METM18 was held in Girona a little under a week ago and, as I did last year, I took lots of notes (in the fabulous MET notebook we were given in our conference pack!). I have since been thinking about how I might be able to use what I learned to improve the quality of my work and progress in my career.
This year Simon Berrill, Victoria Patience and Tim Gutteridge presented a workshop called Translation revision and beyond. Tim Gutteridge and Simon Berrill have written articles on their collaboration so, for more information on how they work together, go and read them! The general idea is that you review short extracts of each other’s work and this way you each benefit from each other’s experience and insight in the long term. I was interested in this idea because I, like many other translators, have found it quite difficult to find training opportunities which are relevant enough for my day-to-day work. There are language courses, translation theory courses, vocabulary books, accounting for freelancers, etc… All of these are very useful, but I don’t think there is anything quite like getting feedback from people in your language combination and who perhaps work in the same or similar fields. Having felt a real benefit just from attending the workshop, I decided to try and find two other Portuguese into English translators. There’s nothing set in stone just yet, after all, I only got home 4 days ago, but we’ve got the ball rolling so watch this space!
Motivation and inspiration
I’m sure I’m not the only one who comes away from MET meetings feeling inspired, full of new ideas and renewed determination to be the best I can be. When I say inspiration, I’m not just talking about plans for CPD or a new marketing strategy, I’m talking about the people I have met there. This is only the second METM I’ve been to, but at both, I’ve met and heard talks by brilliant, inspiring translators and editors. One of this year’s keynote speakers, Daniel Hahn, was particularly inspiring for me as he works in my exact language combinations and area of specialisation. His talk on recognising the importance of editors was interesting to me, as I’m currently in the middle of translating a novel from Portuguese. Also, very thought-provoking for me was a presentation about the translator-editor collaboration. It was interesting to see how the speakers discussed and negotiated the nuances of the text they had worked on together, and it reminded me of the kinds of decisions I’m currently making in my work.
Networking and marketing
This point is perhaps the least surprising, but I think it’s definitely worth mentioning. Instead of telling you what I think METM18 has done for me in terms of marketing and networking, I feel it’s more helpful to talk about how METM17 has benefited me in these areas.

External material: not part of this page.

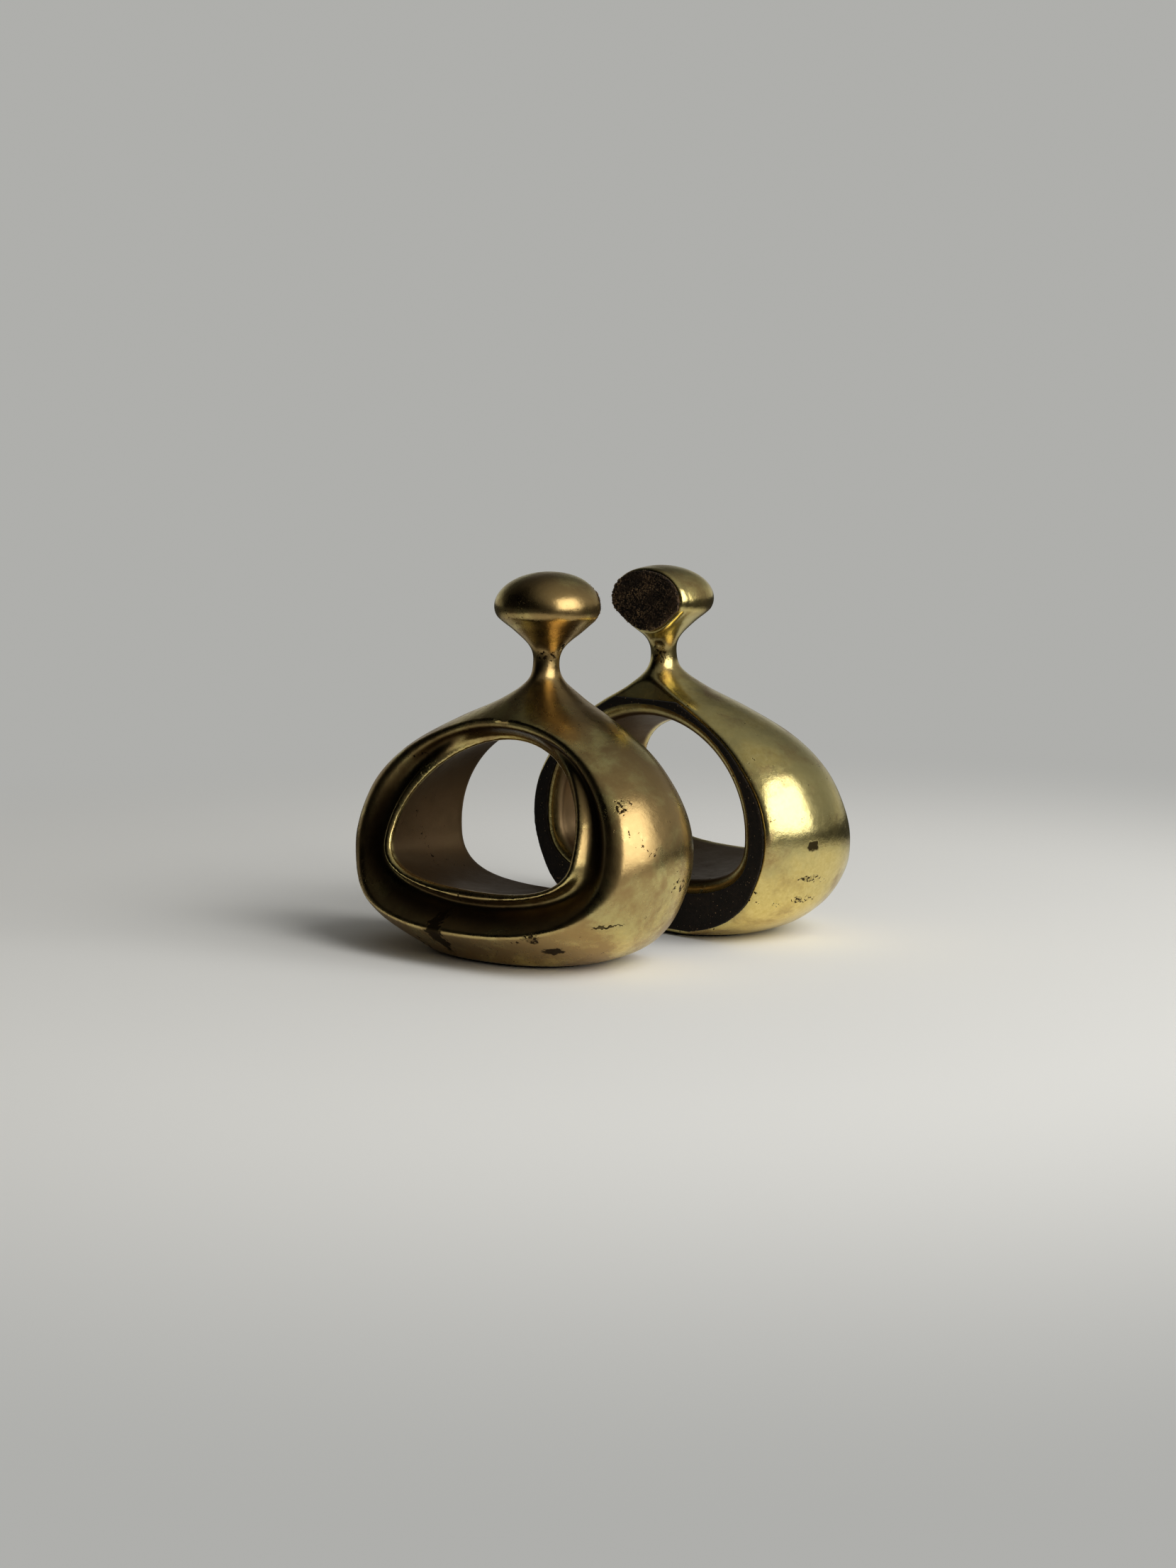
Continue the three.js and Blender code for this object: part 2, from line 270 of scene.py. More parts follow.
def surface_mesh(shape, low, high, cell):
    """Points, quads and normals of a shape's surface between two corners."""
    axes = [np.arange(low[k], high[k] + cell, cell) for k in range(3)]
    value = shape(*np.meshgrid(*axes, indexing="ij"))
    inside = value < 0
    total = np.zeros([n - 1 for n in value.shape] + [3])
    count = np.zeros([n - 1 for n in value.shape])
    quads = []
    for axis in range(3):
        near, far = [slice(None)] * 3, [slice(None)] * 3
        near[axis], far[axis] = slice(0, -1), slice(1, None)
        cross = np.argwhere(inside[tuple(near)] != inside[tuple(far)])
        start = value[tuple(near)][tuple(cross.T)]
        stop = value[tuple(far)][tuple(cross.T)]
        place = cross.astype(float)
        place[:, axis] += start / (start - stop)
        u, v = (axis + 1) % 3, (axis + 2) % 3
        corners = []
        for du, dv in ((0, 0), (-1, 0), (-1, -1), (0, -1)):
            cube = cross.copy()
            cube[:, u] += du
            cube[:, v] += dv
            np.add.at(total, tuple(cube.T), place)
            np.add.at(count, tuple(cube.T), 1)
            corners.append(np.ravel_multi_index(cube.T, count.shape))
        quad = np.stack(corners, 1)
        quad[start > 0] = quad[start > 0][:, ::-1]
        quads.append(quad)
    used = np.flatnonzero(count.ravel() > 0)
    number = np.full(count.size, -1)
    number[used] = np.arange(len(used))
    points = total.reshape(-1, 3)[used] / count.ravel()[used][:, None] * cell + np.array(low)
    for _ in range(SLIDES):
        distance, slope = slope_of(shape, points)
        step = (distance / np.maximum((slope ** 2).sum(1), 0.25))[:, None] * slope
        points -= np.clip(step, -cell, cell)
    slope = slope_of(shape, points)[1]
    normals = slope / np.maximum(np.linalg.norm(slope, axis=1), 1e-9)[:, None]
    return points, number[np.concatenate(quads)], normals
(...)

One important and also very fun part of METM is the OFF-MET activities: these are networking dinners and social activities between the conference workshops and presentations. I could go on and on about the many enlightening conversations I had at last year’s METM, all of which have helped me during the last year. Instead, I’m just going to tell you about one. Last year I went to an OFF-MET lunch with some fellow translators and editors, the theme of which was basically marketing and finding clients. Prior to this, my workflow was steady, but it wasn’t all in the areas I wanted to work in, and I felt I needed to find more clients in the areas I’m interested in and perhaps let go of those whose long-term vision didn’t align with mine. At this lunch, there was a translator who gave the group advice which was absolutely instrumental in me being able to reorganise my work life and to find new clients. This was that you don’t have to just advertise and wait for clients to come to you. I remember this brilliant translator saying, “When was the last time you directly contacted a potential new client?”. My answer was that I never had. I’d advertised in a general way, I’d made it known that I’m available without being specific and that had got me by. He said, “So next time you’ve got nothing to do, pick up the phone, write an email.”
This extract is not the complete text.